Platform For AI:LOF Outlier

Last Updated:Mar 21, 2024

The LOF Outlier component of Platform for AI (PAI) identifies samples as outliers based on the Local Outlier Factor (LOF) algorithm. This topic describes how to configure the LOF Outlier component.

Limits

You can use the LOF Outlier component based only on the computing resources of MaxCompute.

Configure the component

You can use one of the following methods to configure the LOF Outlier component.

Method 1: Configure the component in the PAI console

Configure the component on the pipeline page of Machine Learning Designer. The following table describes the parameters.

Tab

Parameter

Description

Field Setting

featureCols

An array of the names of feature columns.

groupCols

An array of the names of group columns.

tensorCol

The tensor column.

vectorCol

The name of the vector column.

Parameter Setting

Prediction Result Column

The name of the prediction result column.

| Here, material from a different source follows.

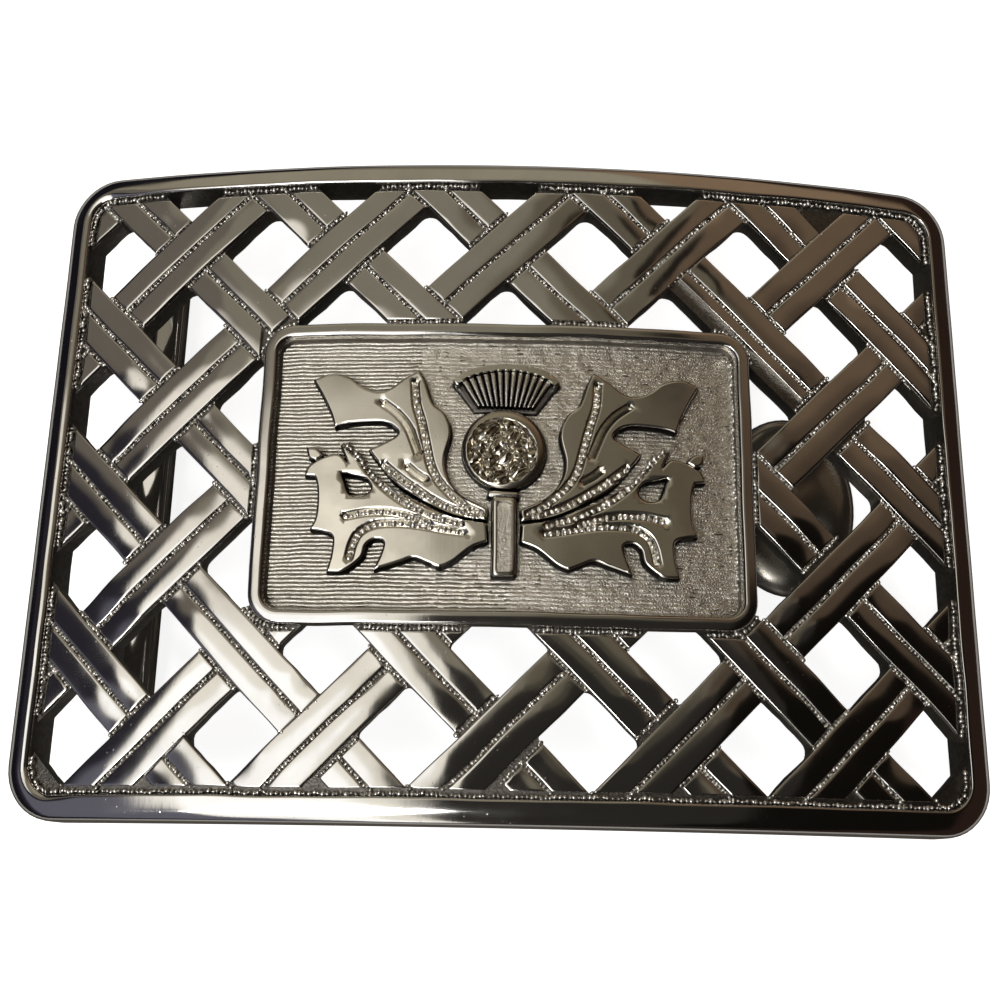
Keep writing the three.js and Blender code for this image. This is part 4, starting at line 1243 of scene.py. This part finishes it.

Distance Measurement Method

The distance measurement used for clustering. Default value: EUCLIDEAN. Valid values:

  • EUCLIDEAN

  • COSINE

  • INNERPRODUCT

  • CITYBLOCK

  • JACCARD

  • PEARSON

maxOutlierNumPerGroup

The maximum number of outliers per group.

maxOutlierRatio

The maximum ratio of outliers that are detected by the LOF algorithm.

maxSampleNumPerGroup

The maximum number of samples per group.

numNeighbors

The number of adjacent data points that are used in an LOF diagram. Default value: 5.

outlierThreshold

If the score exceeds the specified threshold, an outlier is detected.

Column name of detail prediction information

The name of the prediction details column.

numThreads

The number of threads of the LOF Outlier component. Default value: 1.

Execute Tuning

Number of Workers

The number of worker nodes. The value must be a positive integer. This parameter must be used together with the Memory per worker parameter. Valid values: 1 to 9999.

Memory per worker

The memory size of each worker node. Unit: MB. The value must be a positive integer. You must specify a value from 1024 to 65536.

Method 2: Configure the component by using Python code

Configure the LOF Outlier component parameter by using the PyAlink Script component to call Python code. For more information, see the PyAlink script documentation.

Parameter

Required

Description

Default value

predictionCol

Yes

The name of the prediction results column.

N/A

distanceType

No

The distance measurement used for clustering. Valid values:

  • EUCLIDEAN

  • COSINE

  • INNERPRODUCT

  • CITYBLOCK

  • JACCARD

  • PEARSON

EUCLIDEAN

featureCols

No

An array of the names of feature columns.

Select All

groupCols

No

The name of the group column. You can specify multiple columns.

N/A

maxOutlierNumPerGroup

No

The maximum number of outliers per group.

N/A

maxOutlierRatio

No

The maximum ratio of outliers that are detected by the LOF algorithm.

N/A

maxSampleNumPerGroup

No

The maximum number of samples per group.

N/A

outlierThreshold

No

If the score exceeds the specified threshold, the data point is considered an anomalous point.

N/A

predictionDetailCol

No

The name of the prediction details column.

N/A

tensorCol

No

The name of the tensor column.

N/A

vectorCol

No

The name of the vector column.

N/A

numNeighbors

No

The number of adjacent data points that are used in a LOF diagram.

5

numThreads

No

The number of threads of the LOF Outlier component.

1

Sample Python code:

import pandas as pd
df = pd.DataFrame([
[0.73, 0],
[0.24, 0],
[0.63, 0],
[0.55, 0],
[0.73, 0],
[0.41, 0]
])

dataOp = BatchOperator.fromDataframe(df, schemaStr='val double, label int')

outlierOp = LofOutlierBatchOp()\
    .setFeatureCols(["val"])\
    .setOutlierThreshold(3.0)\
    .setPredictionCol("pred")\
    .setPredictionDetailCol("pred_detail")

evalOp = EvalOutlierBatchOp()\
    .setLabelCol("label")\
    .setPredictionDetailCol("pred_detail")\
    .setOutlierValueStrings(["1"])

metrics = dataOp\
    .link(outlierOp)\
    .link(evalOp)\
    .collectMetrics()

print(metrics)